◆ Supplied data:

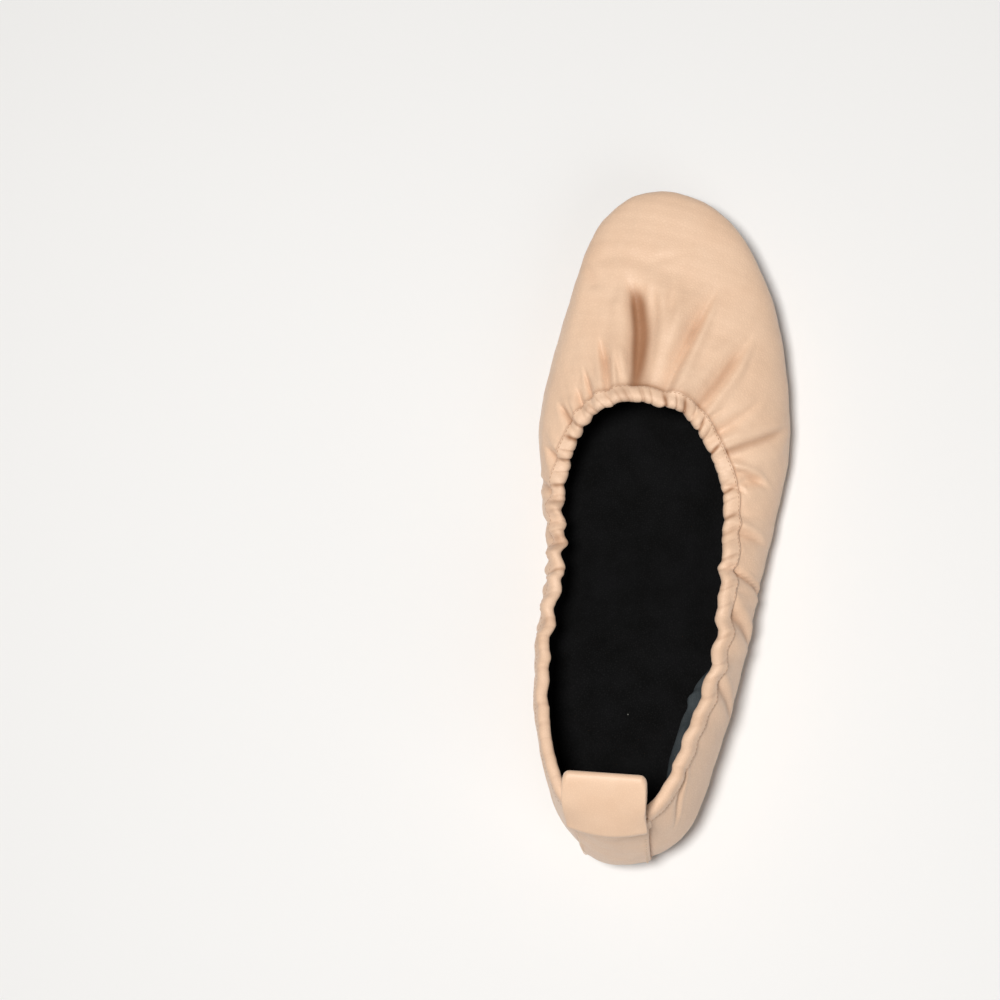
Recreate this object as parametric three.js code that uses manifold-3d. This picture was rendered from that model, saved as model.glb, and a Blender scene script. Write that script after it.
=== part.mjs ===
// A right-foot ballet slipper: a soft gathered leather upper, lasted on a thin leather sole.
// Millimetres, +X to the outer side of the foot, +Y to the toe, +Z up. The sole stands on z = 0.
import * as THREE from "three";
import { mergeVertices } from "three/addons/utils/BufferGeometryUtils.js";
import Module from "manifold-3d";

const wasm = await Module();
wasm.setup();

// ---- Driving dimensions -------------------------------------------------------------------------

const GAP = 0.3; // clearance kept between pieces that touch in the real shoe

// Bottom: heights and thicknesses
const LIFT_HEIGHT = 3.9;
const LIFT_BREAST_Y = 67; // front face of the heel lift
const LIFT_SPLIT_Y = 28.6; // where the rubber rear part of the lift begins
const OUTSOLE_THICKNESS = 3.6;
const RAMP_START_Y = 72; // the sole comes down from the lift...
const TREAD_START_Y = 126; // ...and is flat on the ground under the ball...
const TREAD_END_Y = 165; // ...up to here, where the toe spring begins
const TOE_Y = 248;
const TOE_SPRING = 17;
const TOE_SPRING_POWER = 1.7;

// Layers of the wall, as distances in from the outer face of the upper
const NAPPA_THICKNESS = 1.2;
const STIFFENER_THICKNESS = 0.8;
const LINING_THICKNESS = 0.6;
const LASTING_MARGIN = 11;

// Layers of the bottom, above the outsole
const BOARD_THICKNESS = 1.6;
const BOARD_INSET = 4.6;
const FOAM_THICKNESS = 2.0;
const SOCK_THICKNESS = 0.8;
const SOCK_INSET = 5.2;
const SHANK = { width: 11, from: 25, to: 106, thickness: 1.0, heelX: 4.5, waistX: 11 };

// Topline binding and elastic
const BINDING_WALL = 0.6;
const BINDING_DROP = 2.5; // how far its legs lap down over the upper
const BINDING_RISE = 3.2; // how far its roof stands above the upper's cut edge
const ELASTIC_RADIUS = 0.85;

// Backstay and pull loop
const BACKSTAY_THICKNESS = 1.0;
const BACKSTAY_FOOT_WIDTH = 23;
const BACKSTAY_TOP_WIDTH = 26;
const LOOP_WIDTH = 29;
const LOOP_ASIDE = -1.2; // sewn on slightly towards the inner side
const LOOP_LEAN = THREE.MathUtils.degToRad(35); // above the horizontal, leaning over the opening
const LOOP_CORNER = 3;
const LOOP_ROOT_RADIUS = 1.7;

// Nails
const NAIL_PLACES = [[-9, 40], [17, 40], [4, 49], [-6, 58], [15, 58]];
const NAIL_RADIUS = 0.9;
const NAIL_HEAD_RADIUS = 1.8;
const NAIL_HEAD_THICKNESS = 0.7;
const NAIL_POINT_Z = 1.4;

// How finely the walls are faceted. Every layer is cut at the same places, so the layers nest.
const COLUMNS_PER_STATION = 4;
const WALL_SHARES = [0, 0.08, 0.18, 0.3, 0.42, 0.54, 0.66, 0.76, 0.86, 0.94, 1];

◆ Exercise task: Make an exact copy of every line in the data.

◆ Finished answer:
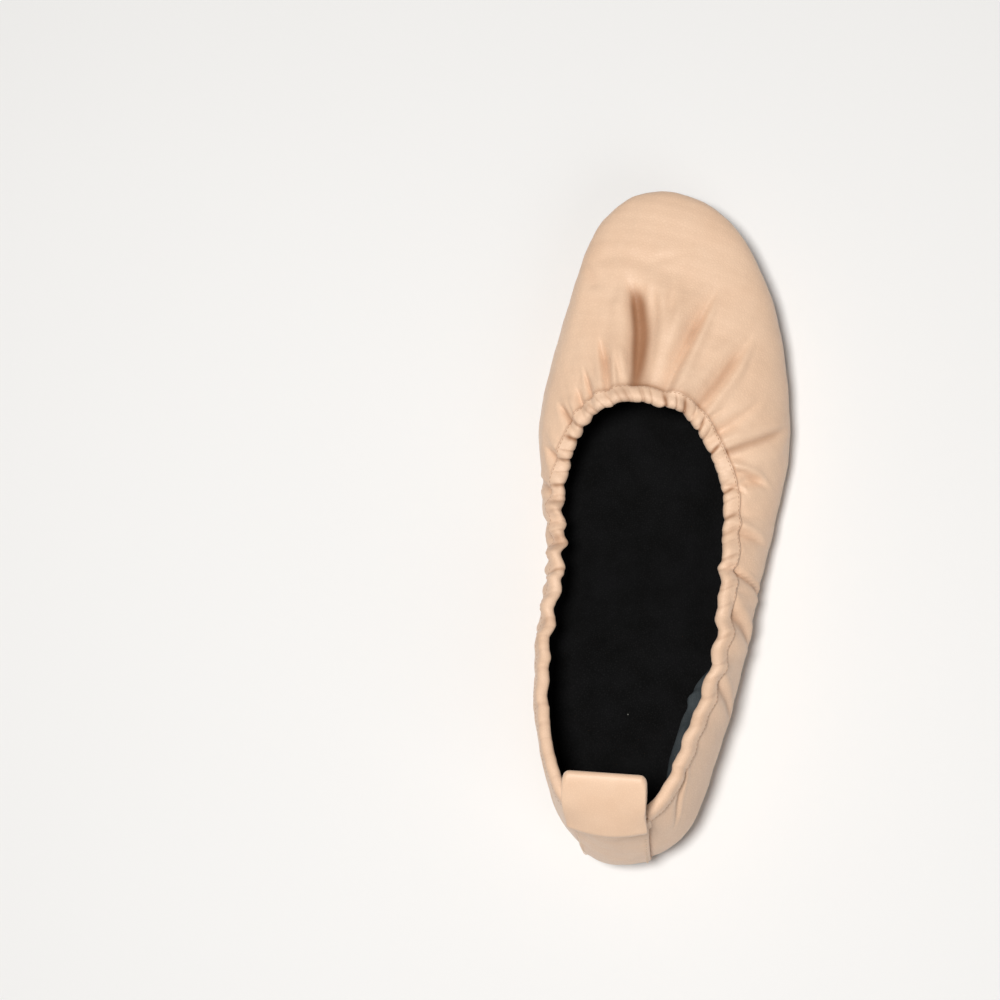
Recreate this object as parametric three.js code that uses manifold-3d. This picture was rendered from that model, saved as model.glb, and a Blender scene script. Write that script after it.
=== part.mjs ===
// A right-foot ballet slipper: a soft gathered leather upper, lasted on a thin leather sole.
// Millimetres, +X to the outer side of the foot, +Y to the toe, +Z up. The sole stands on z = 0.
import * as THREE from "three";
import { mergeVertices } from "three/addons/utils/BufferGeometryUtils.js";
import Module from "manifold-3d";

const wasm = await Module();
wasm.setup();

// ---- Driving dimensions -------------------------------------------------------------------------

const GAP = 0.3; // clearance kept between pieces that touch in the real shoe

// Bottom: heights and thicknesses
const LIFT_HEIGHT = 3.9;
const LIFT_BREAST_Y = 67; // front face of the heel lift
const LIFT_SPLIT_Y = 28.6; // where the rubber rear part of the lift begins
const OUTSOLE_THICKNESS = 3.6;
const RAMP_START_Y = 72; // the sole comes down from the lift...
const TREAD_START_Y = 126; // ...and is flat on the ground under the ball...
const TREAD_END_Y = 165; // ...up to here, where the toe spring begins
const TOE_Y = 248;
const TOE_SPRING = 17;
const TOE_SPRING_POWER = 1.7;

// Layers of the wall, as distances in from the outer face of the upper
const NAPPA_THICKNESS = 1.2;
const STIFFENER_THICKNESS = 0.8;
const LINING_THICKNESS = 0.6;
const LASTING_MARGIN = 11;

// Layers of the bottom, above the outsole
const BOARD_THICKNESS = 1.6;
const BOARD_INSET = 4.6;
const FOAM_THICKNESS = 2.0;
const SOCK_THICKNESS = 0.8;
const SOCK_INSET = 5.2;
const SHANK = { width: 11, from: 25, to: 106, thickness: 1.0, heelX: 4.5, waistX: 11 };

// Topline binding and elastic
const BINDING_WALL = 0.6;
const BINDING_DROP = 2.5; // how far its legs lap down over the upper
const BINDING_RISE = 3.2; // how far its roof stands above the upper's cut edge
const ELASTIC_RADIUS = 0.85;

// Backstay and pull loop
const BACKSTAY_THICKNESS = 1.0;
const BACKSTAY_FOOT_WIDTH = 23;
const BACKSTAY_TOP_WIDTH = 26;
const LOOP_WIDTH = 29;
const LOOP_ASIDE = -1.2; // sewn on slightly towards the inner side
const LOOP_LEAN = THREE.MathUtils.degToRad(35); // above the horizontal, leaning over the opening
const LOOP_CORNER = 3;
const LOOP_ROOT_RADIUS = 1.7;

// Nails
const NAIL_PLACES = [[-9, 40], [17, 40], [4, 49], [-6, 58], [15, 58]];
const NAIL_RADIUS = 0.9;
const NAIL_HEAD_RADIUS = 1.8;
const NAIL_HEAD_THICKNESS = 0.7;
const NAIL_POINT_Z = 1.4;

// How finely the walls are faceted. Every layer is cut at the same places, so the layers nest.
const COLUMNS_PER_STATION = 4;
const WALL_SHARES = [0, 0.08, 0.18, 0.3, 0.42, 0.54, 0.66, 0.76, 0.86, 0.94, 1];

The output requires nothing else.